La Belgique pourra alors basculer vers un système dans lequel les négociations salariales et sur les conditions de travail se déroulent librement, comme dans les autres pays, sur les plans interprofessionnel, sectoriel et d’entreprise, espère-t-elle. À ses yeux, la Belgique est actuellement toujours en avance en matière d’adaptation des salaires à l’inflation, ce qui est “néfaste” pour la compétitivité. Le système salarial doit plutôt davantage suivre la conjoncture, comme cela se fait à l’étranger, avec des adaptations des salaires qui se font graduellement, estime la Fédération. L’administrateur délégué de la FEB, Pieter Timmermans, a justifié cette proposition de supprimer l’indexation automatique des salaires en prenant l’image d’un iceberg, dont il voit des fissures dans la partie immergée.
Reboot ou crash
La croissance économique de la Belgique est bonne, et même meilleure qu’ailleurs, l’inflation est en baisse (“mais on oublie souvent l’inflation sous-jacente”), a-t-il reconnu. “Mais il y a tout ce qu’on ne voit pas de l’iceberg. Et, un jour, on aura vraiment un problème”, a-t-il prévenu. Le patron de la FEB constate ainsi que, tous les 10 à 15 ans, une intervention politique est nécessaire face à la situation économique de la Belgique, à l’image du saut d’index décidé par le gouvernement Michel en 2015. Le handicap salarial de la Belgique par rapport aux pays voisins était alors de 16% en 2014. Il était retombé, pour désormais à nouveau avoisiner les 15%.

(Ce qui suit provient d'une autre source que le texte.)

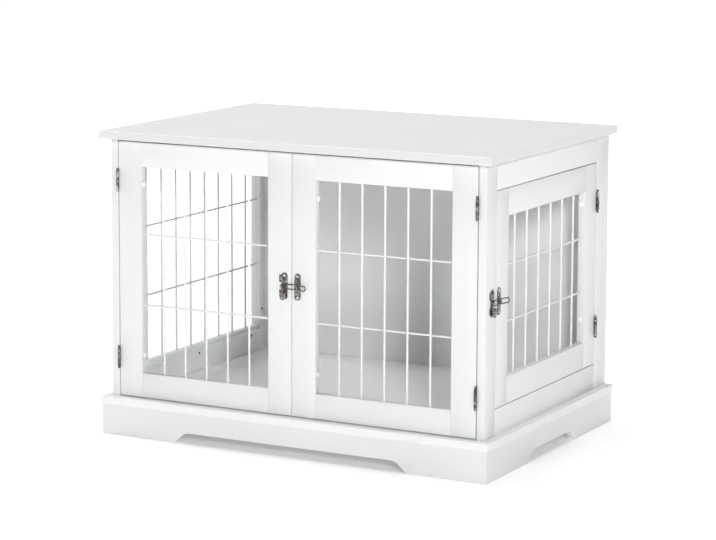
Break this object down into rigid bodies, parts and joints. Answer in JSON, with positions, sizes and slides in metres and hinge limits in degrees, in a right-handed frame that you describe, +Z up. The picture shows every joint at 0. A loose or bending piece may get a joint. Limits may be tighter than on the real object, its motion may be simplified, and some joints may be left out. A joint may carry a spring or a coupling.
{
  "type": "dog crate end table",
  "caption": "White end table that is a dog crate: boards on a skirt with bracket feet, a tabletop, wire grille sides, double front doors and a side door with dark latches.",
  "frame": {"origin": "centre of the footprint on the floor", "axes": "+Z up, -Y towards the double front doors, +X towards the side door"},
  "size_m": [0.8, 0.565, 0.572],
  "materials": {
    "tabletop_paint": "satin white paint over a wooden board",
    "white_paint": "satin white paint over wooden boards",
    "raw_wood": "unpainted wood, inside joints and corners",
    "white_wire": "white coated steel wire",
    "cap_plastic": "white plastic caps over the joint screws",
    "antique_metal": "dark antique pewter hinges and latches",
    "bronze_metal": "aged bronze latch tongue",
    "dark_screws": "dark screws"
  },
  "bodies": {
    "cabinet": {"table_top": "tabletop_paint", "bottom_board": "white_paint", "front_skirt": "white_paint", "back_skirt": "white_paint", "left_skirt": "white_paint", "right_skirt": "white_paint", "corner_blocks": "raw_wood", "back_panel": "white_paint", "front_header": "white_paint", "left_front_stile": "white_paint", "left_rear_stile": "white_paint", "left_bottom_rail": "white_paint", "left_top_rail": "white_paint", "right_front_stile": "white_paint", "right_rear_stile": "white_paint", "right_bottom_rail": "white_paint", "right_top_rail": "white_paint", "side_cleats": "white_paint", "rear_cleats": "white_paint", "frame_dowels": "raw_wood", "left_grille": "white_wire", "frame_hinge_leaves": "antique_metal", "hinge_pins": "antique_metal", "post_latch_plate": "antique_metal", "cabinet_screws": "dark_screws"},
    "left_door": {"left_door_hinge_stile": "white_paint", "left_door_lock_stile": "white_paint", "left_door_bottom_rail": "white_paint", "left_door_top_rail": "white_paint", "left_door_dowels": "raw_wood", "left_door_grille": "white_wire", "left_door_caps": "cap_plastic", "left_door_hinge_leaves": "antique_metal", "left_door_latch_plate": "antique_metal", "left_door_screws": "antique_metal"},
    "right_door": {"right_door_hinge_stile": "white_paint", "right_door_lock_stile": "white_paint", "right_door_bottom_rail": "white_paint", "right_door_top_rail": "white_paint", "right_door_dowels": "raw_wood", "right_door_grille": "white_wire", "right_door_caps": "cap_plastic", "right_door_hinge_leaves": "antique_metal", "right_door_latch_plate": "antique_metal", "right_door_screws": "antique_metal"},
    "side_door": {"side_door_hinge_stile": "white_paint", "side_door_lock_stile": "white_paint", "side_door_bottom_rail": "white_paint", "side_door_top_rail": "white_paint", "side_door_dowels": "raw_wood", "side_door_grille": "white_wire", "side_door_caps": "cap_plastic", "side_door_hinge_leaves": "antique_metal", "side_door_latch_plate": "antique_metal", "side_door_screws": "antique_metal"},
    "front_latch_link": {"front_latch_link": "antique_metal"},
    "side_latch_link": {"side_latch_link": "antique_metal"},
    "front_latch_tongue": {"front_latch_tongue": "bronze_metal"},
    "side_latch_tongue": {"side_latch_tongue": "bronze_metal"}
  },
  "joints": [
    {"name": "right_door_hinge", "type": "hinge", "parent": "cabinet", "child": "right_door", "pos_m": [0.3684, -0.2668, 0.31275], "axis": [0, 0, 1], "range_deg": [0, 170]},
    {"name": "left_door_hinge", "type": "hinge", "parent": "cabinet", "child": "left_door", "pos_m": [-0.3684, -0.2668, 0.31275], "axis": [0, 0, -1], "range_deg": [0, 170]},
    {"name": "side_door_hinge", "type": "hinge", "parent": "cabinet", "child": "side_door", "pos_m": [0.3876, 0.2208, 0.3135], "axis": [0, 0, 1], "range_deg": [0, 170]},
    {"name": "front_link_pin", "type": "hinge", "parent": "right_door", "child": "front_latch_link", "pos_m": [0.0125, -0.2677, 0.3115], "axis": [0, 0, 1], "range_deg": [0, 17]},
    {"name": "side_link_pin", "type": "hinge", "parent": "side_door", "child": "side_latch_link", "pos_m": [0.3885, -0.2116, 0.3115], "axis": [0, 0, 1], "range_deg": [0, 17]},
    {"name": "front_tongue_pivot", "type": "hinge", "parent": "left_door", "child": "front_latch_tongue", "pos_m": [-0.0145, -0.2701, 0.3005], "axis": [0, 1, 0], "range_deg": [-80, 80]},
    {"name": "side_tongue_pivot", "type": "hinge", "parent": "cabinet", "child": "side_latch_tongue", "pos_m": [0.3909, -0.2386, 0.3005], "axis": [-1, 0, 0], "range_deg": [-80, 80]}
  ],
  "couplings": [
    {"joint": "left_door_hinge", "follows": "right_door_hinge", "ratio": 1}
  ]
}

“On peut reporter le problème ad vitam aeternam. Mais, moi, je veux à tout prix éviter que les marchés financiers prennent la Belgique dans leur collimateur. Si l’Italie devait y passer, après ce serait nous. Et une intervention des marchés, ce serait la pire des choses. Tout le monde en serait la victime”, prévient-il. Parmi les fissures dans la base de l’iceberg, Pieter Timmermans a notamment cité une balance commerciale du pays qui diminue, des entreprises qui investissent davantage à l’étranger qu’en Belgique ou encore des investissements d’entreprises qu’il perçoit comme plus compliqués qu’il y a un an. Les syndicats n’ont jamais caché leur opposition à une telle suppression de l’indexation automatique, tout comme certains partis politiques, dont le PS, actuellement le principal parti francophone au niveau fédéral.
“Énième provocation du patronat”
Pas de quoi effrayer la FEB, qui n’entend pas aujourd’hui discuter de la difficulté politique d’une proposition ou l’autre mais qui insiste plutôt sur la globalité de son plan, qui se veut holistique, et de ses objectifs à l’horizon 2030. “Il y a des bugs dans notre système”, a illustré le patron de la FEB. “Soit on fait un reboot et on le redémarre, soit on ne le fait pas et le système se crashe.”
La proposition de la FEB concernant l’indexation automatique des salaires est “indécente” et économiquement contre-productive, a affirmé lundi le chef du groupe PS à la Chambre, Ahmed Laaouej, à l’agence Belga. “Je tiens à fustiger cette énième provocation du patronat par rapport au pouvoir d’achat des ménages, en particulier des plus faibles. La FEB revient avec son discours archaïque sur cette question”, a réagi lundi après-midi le chef de file socialiste à la Chambre. “À entendre la Fédération des Entreprises de Belgique, il faudrait donc diminuer la demande intérieure en plus de prendre une mesure injuste socialement, alors que la Banque nationale et le Bureau du Plan ont salué l’impact économique du maintien de l’indexation des salaires dans le contexte de la crise”, a-t-il ajouté. Selon Ahmed Laaouej, l’indexation salariale a certes des conséquences sur les finances publiques, mais il existe des moyens de les compenser par de nouvelles recettes fiscales sans porter atteinte à l’économie. “Mais bizarrement, la FEB s’oppose à toute mesure de justice fiscale”, a-t-il encore dit.